Un poquito más tierra adentro, pasandito Divisa, pasábamos siempre un par de semanas del verano en la finca de un tío abuelo —San Antonio— la cual sigue en el mismo lugar, con la misma capillita que mandó a construir la hermana de mi abuelo y el mismo patio protegido por innumerables palos de mango en los que se colgaban hamacas para disfrutar del fresco de la tarde. Sospecho que los árboles de ciruelas traqueadoras que flanqueaban las cercas han desaparecido porque en casi todas las fincas los veo reemplazados por los llamados balo, que, si bien producen flores bonitas, no le dan de comer a nadie.

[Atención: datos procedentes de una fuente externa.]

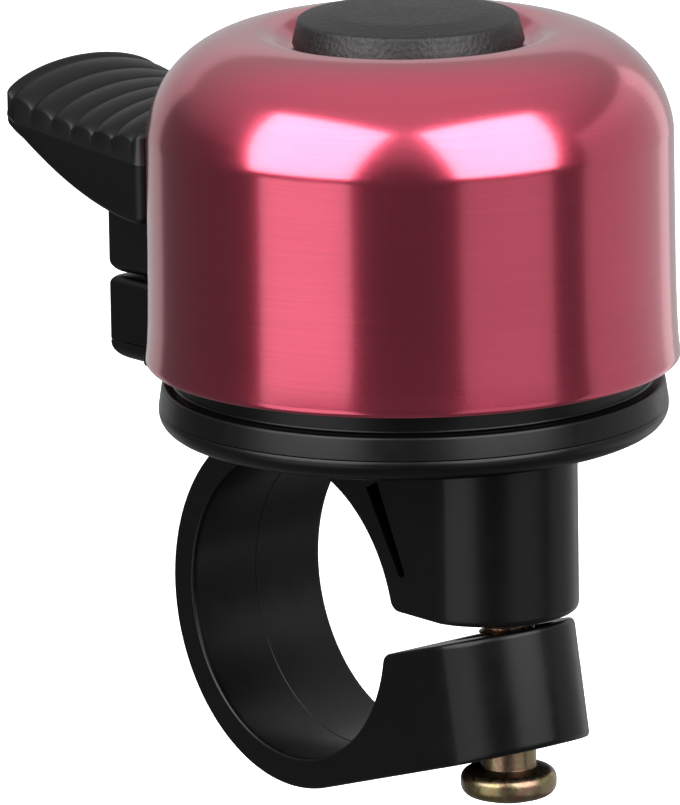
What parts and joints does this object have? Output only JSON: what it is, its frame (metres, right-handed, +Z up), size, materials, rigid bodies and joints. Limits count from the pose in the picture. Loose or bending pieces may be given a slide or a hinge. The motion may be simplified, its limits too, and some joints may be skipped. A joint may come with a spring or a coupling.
{
  "type": "bicycle bell",
  "caption": "Domed alloy bell on a moulded base with a spring-mounted thumb lever and striker, and a split handlebar clamp with a tightening screw.",
  "frame": {"origin": "centre of the handlebar bore, at the middle of the clamp's width", "axes": "+Y along the handlebar, +X from the bore towards the clamp screw, +Z up towards the dome"},
  "size_m": [0.0554, 0.0368, 0.0559],
  "materials": {
    "dome_alloy": "raspberry anodised, bright brushed",
    "black_plastic": "black, semi-gloss moulded",
    "cap_plastic": "black, leather-grained",
    "steel": "zinc-plated steel",
    "yellow_zinc": "yellow passivated zinc-plated steel",
    "brass": "turned brass",
    "spacer_alloy": "plain drawn tube",
    "rubber": "black rubber"
  },
  "bodies": {
    "bell_body": {"bell_dome": "dome_alloy", "dome_cap": "cap_plastic", "dome_screw": "steel", "dome_lock_washer": "steel", "dome_flat_washer": "steel", "dome_grommet": "rubber", "spacer_tube": "spacer_alloy", "post_insert": "brass", "base_tray": "black_plastic", "clamp_bracket": "black_plastic", "clamp_nut": "yellow_zinc", "striker_spring": "steel"},
    "lever": {"thumb_lever": "black_plastic", "hammer": "steel"},
    "jaw_arm": {"clamp_arm": "black_plastic"},
    "screw_feed": {"retaining_washer": "black_plastic"},
    "jaw_screw": {"clamp_screw": "yellow_zinc"}
  },
  "joints": [
    {"name": "lever_tilt", "type": "hinge", "parent": "bell_body", "child": "lever", "pos_m": [-0.022, 0, 0.02015], "axis": [0, -1, 0], "range_deg": [-2.5, 22], "stiffness_Nm_per_rad": 0.14, "deforming": ["striker_spring"]},
    {"name": "clamp_flex", "type": "hinge", "parent": "bell_body", "child": "jaw_arm", "pos_m": [-0.01218, 0, 0], "axis": [0, 1, 0], "range_deg": [0, 6]},
    {"name": "clamp_screw_feed", "type": "slide", "parent": "bell_body", "child": "screw_feed", "axis": [0, 0, -1], "range_m": [0, 0.003]},
    {"name": "clamp_screw_turn", "type": "hinge", "parent": "screw_feed", "child": "jaw_screw", "pos_m": [0.0164, 0, 0], "axis": [0, 0, -1], "range_deg": [0, 1543]}
  ],
  "couplings": [
    {"joint": "clamp_screw_turn", "follows": "clamp_screw_feed", "rad_per_m": 8975.9},
    {"joint": "clamp_flex", "follows": "clamp_screw_feed", "rad_per_m": 34.9}
  ]
}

Tuvimos vacaciones en Boquete, en Volcán —más allá de donde terminaba la carretera— y por supuesto las marinas/acuáticas que eran semanales. Siempre quise que nuestros hijos vivieran experiencias similares pues hay que conocer el país con sus hormigas y alacranes y entre amigos siempre logramos veranos divertidos.
Cuando compramos la finca en Coclé, a doce kilómetros de donde terminaba la luz eléctrica y el camino asfaltado, procuramos que los muchachos aprendieran de ranchos y guarichas, pero cuando crecieron y empezaron irse a estudiar al extranjero los paseos se fueron espaciando.
Hace menos de un año el rancho de quincha fue sustituido por una casa en regla, la cual mi tenaz esposo logró empezar y concluir en plena pandemia. Me quito el sombrero. Ahora les tocará a los nietos “ir pa´l monte”. Aprovechando los últimos días de las vacaciones de medio año logramos llevarnos a las tres nietas que viven en Panamá. Los padres trabajando, así es que viajaron solas con los abuelos. Diez, siete y dos años, tienen esas muchachitas, pero se portaron como verdaderas Muchachas Guías, a excepción quizás de un par de gritos gracias al avistamiento de insectos.
Pidieron un “yes day-sidía” el cual fue concedido a cambio de reciprocidad y resultó genial. En dos días, o mejor dicho día y medio porque llegamos viernes a mediodía, montaron caballo, alimentaron a los pollitos, cortaron flores y las acomodaron en un jarrón, fueron a cosechar mazorcas y luego se sentaron a pelar la ruma enorme que había traído el capataz un par de horas antes, se bañaron en el aguacero con el agua helada que caía del chorro del techo y cada noche vieron “una peliculita” con los abuelos.
Solicitaron lo que querían en cada comida y se les complació, incluso con la barra de chocolate que pidieron a las nueve de la mañana “porque es yes day”. Al cerrar el sábado escuché a una de ellas decir “yo no me quiero ir mañana” … el mejor cumplido que pudimos recibir. Ahora nos queda buscar otras ventanas de tiempo para repetir la aventura.